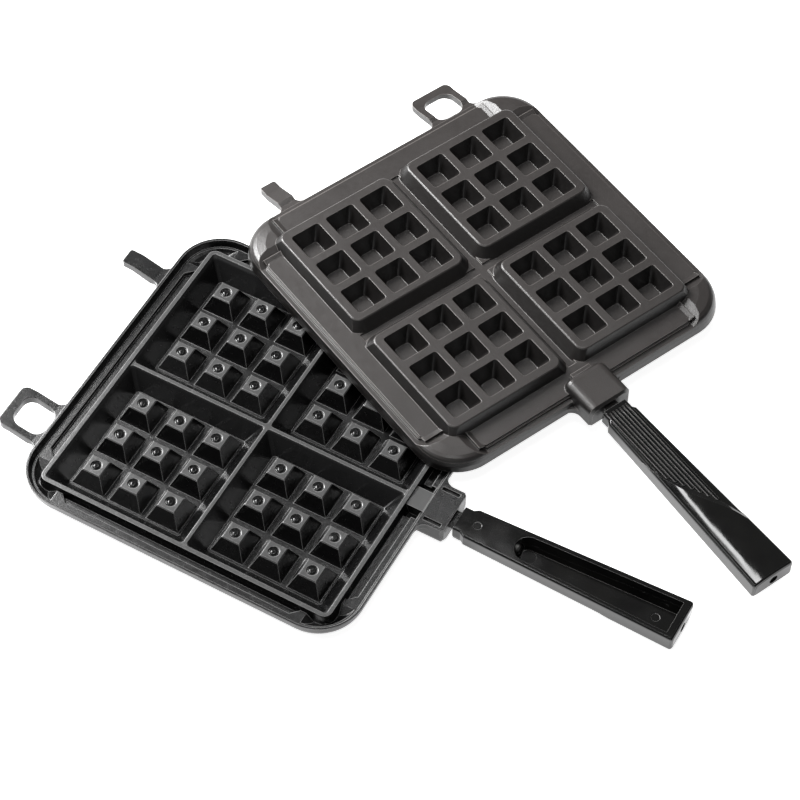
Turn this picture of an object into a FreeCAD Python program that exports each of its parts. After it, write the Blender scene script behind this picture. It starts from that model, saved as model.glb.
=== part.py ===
import FreeCAD, Part
import math
import os
from types import SimpleNamespace

from FreeCAD import Placement, Rotation, Vector

# Stovetop waffle iron: two like cast halves that hook together at their tabs, each with a moulded
# handle held by one long screw. Millimetres, +Z up. The origin is the middle of the lower plate on
# the plane of the stove, and +X runs along the lower handle. Each half is first made in its own
# frame: inside up, the parting plane at z = 0, the plate below it and the handle towards +X.

SIZES = [
    # plate outline and lip
    ("end_margin", 13.5),
    ("side_margin", 12.5),
    ("corner_radius", 28.0),
    ("half_depth", 16.0),
    ("wall", 2.6),
    ("edge_break", 0.5),
    ("lip_width", 1.5),
    ("lip_lean", 1.9),
    ("rim_lean", 1.5),
    ("ledge_depth", 4.0),
    ("ledge_width", 2.8),
    ("flange_border", 1.8),
    ("plinth_width", 1.2),
    ("plinth_drop", 1.2),
    ("panel_depth", 6.4),
    ("panel_corner", 4.5),
    # rib round the wells
    ("rib_drop", 0.8),
    ("rib_width", 2.4),
    ("rib_lean", 1.8),
    # wells and studs
    ("pitch", 25.0),
    ("group_gap", 17.9),
    ("stud_rows", 3),
    ("web_gap", 2.0),
    ("well_depth", 13.0),
    ("well_margin", 1.6),
    ("well_corner", 2.5),
    ("ridge_width", 2.0),
    ("stud_top", 11.6),
    ("stud_base", 21.2),
    ("dimple_radius", 3.4),
    ("dimple_depth", 0.9),
    ("bead_radius", 3.2),
    # recesses and blocks on the outer side
    ("recess_mouth", 20.0),
    ("recess_floor", 10.6),
    ("recess_depth", 10.0),
    ("recess_corner", 2.2),
    ("block_rim", 5.0),
    ("block_shift", 0.55),
    ("block_corner", 5.0),
    ("block_draft", 3.4),
    ("groove_depth", 8.0),
    ("groove_floor", 3.2),
    # raised corner pads
    ("pad_reach", 32.5),
    ("pad_ramp", 10.0),
    ("pad_drop", 5.2),
    ("pad_round", 9.5),
    ("ridge_lead", 0.3),
    ("ridge_length", 4.3),
    ("ridge_rise", 1.1),
    # handle boss and tang of the casting
    ("boss_width", 29.6),
    ("boss_length", 14.6),
    ("boss_reach", 13.5),
    ("boss_drop", 1.4),
    ("boss_round", 5.3),
    ("boss_fillet", 6.5),
    ("slot_length", 11.2),
    ("slot_width", 2.4),
    ("slot_depth", 2.0),
    ("slot_inset", 2.2),
    ("bridge_width", 13.8),
    ("bridge_drop", 2.0),
    ("tang_length", 12.5),
    ("tang_width", 9.0),
    ("tang_height", 6.0),
    ("tang_axis_depth", 6.6),
    # hinge tabs
    ("tab_spacing", 124.0),
    ("tab_thickness", 4.2),
    ("tab_drop", 0.4),
    ("tab_fillet", 5.5),
    ("tab_slope_start", 3.5),
    ("tab_slope_end", 19.5),
    ("tongue_width", 10.8),
    ("tongue_length", 26.6),
    ("tongue_rise", 5.0),
    ("loop_width", 29.4),
    ("loop_length", 27.4),
    ("loop_rise", 3.8),
    ("loop_bar", 6.0),
    ("loop_side", 4.4),
    ("loop_corner", 5.0),
    ("hole_corner", 7.0),
    ("pivot_reach", 12.3),
    # handle
    ("handle_gap", 2.5),
    ("handle_length", 141.2),
    ("collar_length", 5.5),
    ("collar_width", 17.0),
    ("shoulder_length", 2.8),
    ("root_width", 20.6),
    ("end_width", 28.6),
    ("root_drop", 2.2),
    ("end_drop", 0.3),
    ("root_face_depth", 12.7),
    ("end_face_depth", 12.2),
    ("handle_edge", 2.2),
    ("underside_edge", 1.2),
    ("seat_length", 35.5),
    ("trough_setback", 1.0),
    ("trough_wall", 3.2),
    ("trough_end_wall", 5.2),
    ("trough_floor", 2.6),
    ("trough_lean", 3.4),
    ("eject_radius", 2.5),
    ("eject_depth", 0.3),
    ("eject_near", 12.0),
    ("eject_far", 16.5),
    ("grip_depth", 0.8),
    ("grip_run", 4.4),
    ("pad_crown", 0.7),
    ("bar_count", 7),
    ("bar_pitch", 2.3),
    ("bar_width", 1.6),
    ("bar_height", 0.5),
    ("bar_start", 2.4),
    ("bar_short", 57.2),
    ("bar_long", 84.8),
    # handle screw and washer
    ("screw_diameter", 4.0),
    ("screw_length", 34.0),
    ("head_diameter", 7.2),
    ("head_height", 3.0),
    ("head_clearance", 1.0),
    ("drive_width", 1.0),
    ("drive_depth", 1.3),
    ("washer_diameter", 7.6),
    ("washer_thickness", 1.0),
    ("access_diameter", 5.8),
    ("fit_gap", 0.2),
    # how the upper half lies on the lower one
    ("lay_gap", 0.3),
    ("lay_along", 56.61),
    ("lay_across", 154.81),
]
LAY_TURN = -24.39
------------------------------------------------
* Set problem: Without changing anything, quote the lines from the top of the data to the line that contains "from FreeCAD import", including that line.

* The reply:
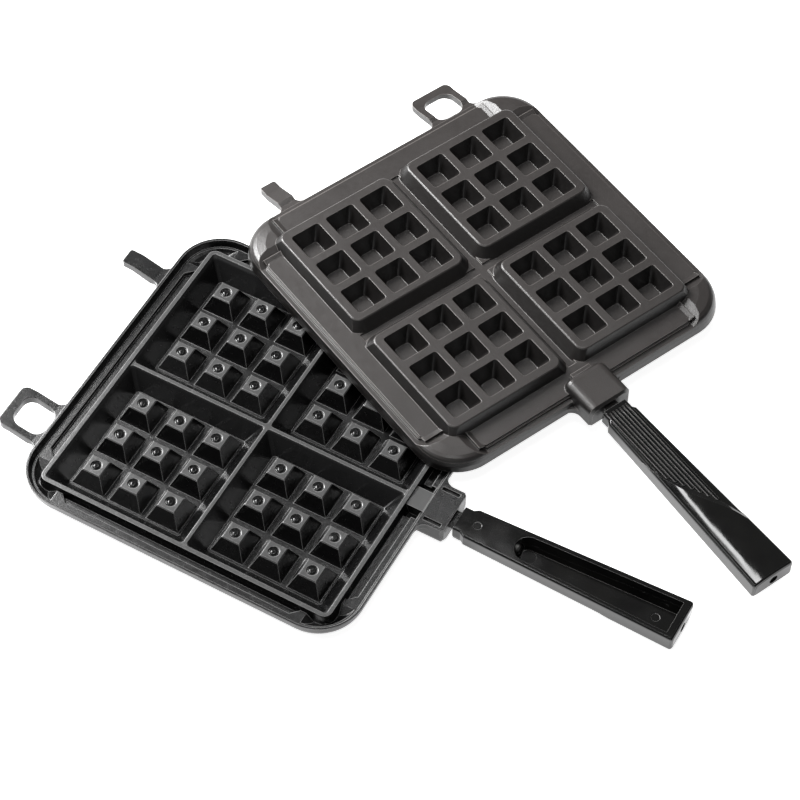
Turn this picture of an object into a FreeCAD Python program that exports each of its parts. After it, write the Blender scene script behind this picture. It starts from that model, saved as model.glb.
=== part.py ===
import FreeCAD, Part
import math
import os
from types import SimpleNamespace

from FreeCAD import Placement, Rotation, Vector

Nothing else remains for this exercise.